Nonnie in Albuquerque

That’s me, spring of ’77, on the day I moved out of my shot-gun apartment in Lesbian Nation. I moved many times during the six years I spent in Albuquerque, but that was one of my more dramatic moves. I came home from a performance tour and a teaching gig with the National Endowment for the Arts late one night to find all the little buildings around my apartment had been torn down.  My back porch was gone, too.  I’d been away for six weeks and sometime during the first week my landlord sold his tiny corner of the city.  Everyone else got a fairly timely eviction notice, but I didn’t see mine until the deal
was long done. I had two days to move out.  Bummer.
 
My boyfriend Ted helped me move down to my brother Ric and his wife’s place in the part of town we all called the South Valley.  My dog, Rousseau, all my stuff, and I only stayed one night because the very next day I found my best apartment ever, and we moved everything all over again.  Taking the apartment was a financial leap-from $80 a month to $150, but I was counting on our dance company getting a big grant from the state of New Mexico.  Actually the money, which came through, was federal, but distributed through state governments.  Things like that used to happen, you know? Money for the arts and all.

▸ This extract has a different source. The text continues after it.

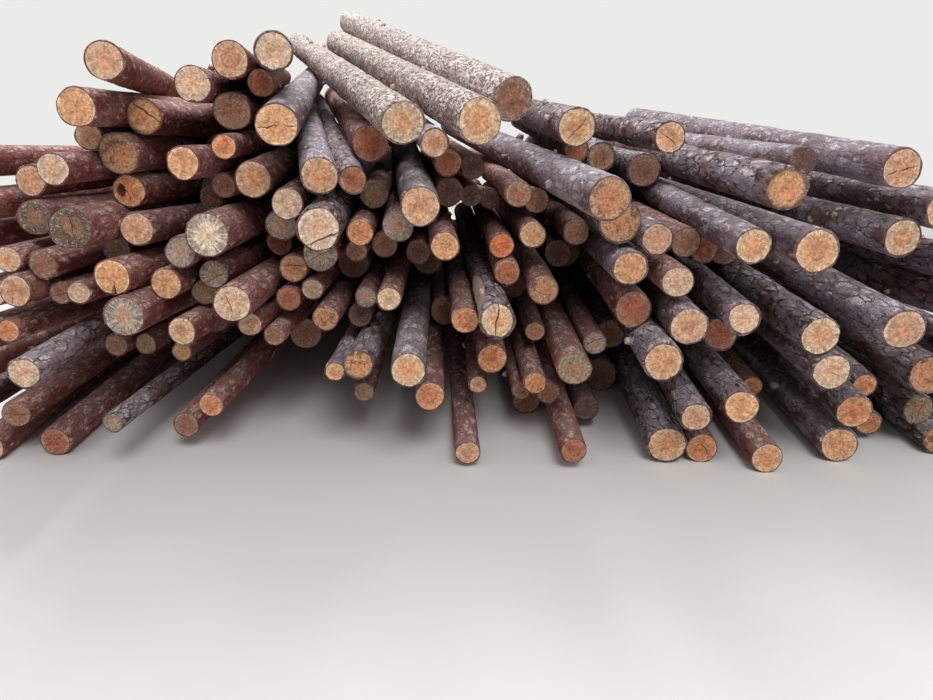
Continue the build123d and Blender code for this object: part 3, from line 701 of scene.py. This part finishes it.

My new apartment was only two blocks from our dance studio-which was excellent, given my penchant for working at odd hours and the strange behavior of my car, a giant, bluey blue 1953 Cadillac.  The new apartment was marvelous.  It had four bay windows, wood floors, a big kitchen, a shady balcony, an extra bedroom, some funky mahogany furniture (and dreadful stuff I had to disguise) and it sat on top of an empty storefront which meant the place was quiet and private and good for parties

So, the move to 7th St. turned out well, despite the shock of finding Lesbian Nation (my name for the neighborhood) torn down.  It looked like a war zone.  I’d had a good year there, though. Except for a seldom seen married couple on my left, all my neighbors on that sunny corner were lesbians. This was just past the bra-burning days of the women’s movement, and my friends were proudly, brilliantly, “out.”  Mistakes were made, however.  My neighbors on the right, two University of New Mexico students, decided that one of the freedoms they would fight for was the freedom to go topless.  Men could, of course, and the idea was for things to be equal in every way.  Maryanne and Connie took their toplessness to their screened-in porch facing Mariposa Street.  The experiment only lasted a few nights.  My friends sat on their porch, with the ceiling light burning, and tried to ignore the fleets of rude men and boys who drove around our block, loudly commenting on Maryanne and Connie’s choices and honking their horns. That was a raucous, raunchy week; I was glad when they gave it up and put their shirts back on.

I keep coming up with corny things to write about being young during the 1970s in Albuquerque.  It really was something, though.  An era.  There were fearsome rough spots, but, man, I’m glad all that is with me, hanging out in the mystery of my brain.  I danced through that decade.  Pretty damn cool. 




2 comments:

Karen thisoldhouse2.com said...

Pretty Damn Cool indeed! Would love to read more about your time there ~

Martin heavisides said...

Spent about half a day in Albuqurque once, on our way to visit a friend in Taos. Only saw the airport with its somewhat distinctive decor, and the local Hilton, also very distinctive--second floor railing like in a Western set, but elegant and stylish. Must have been an interesting city to live in.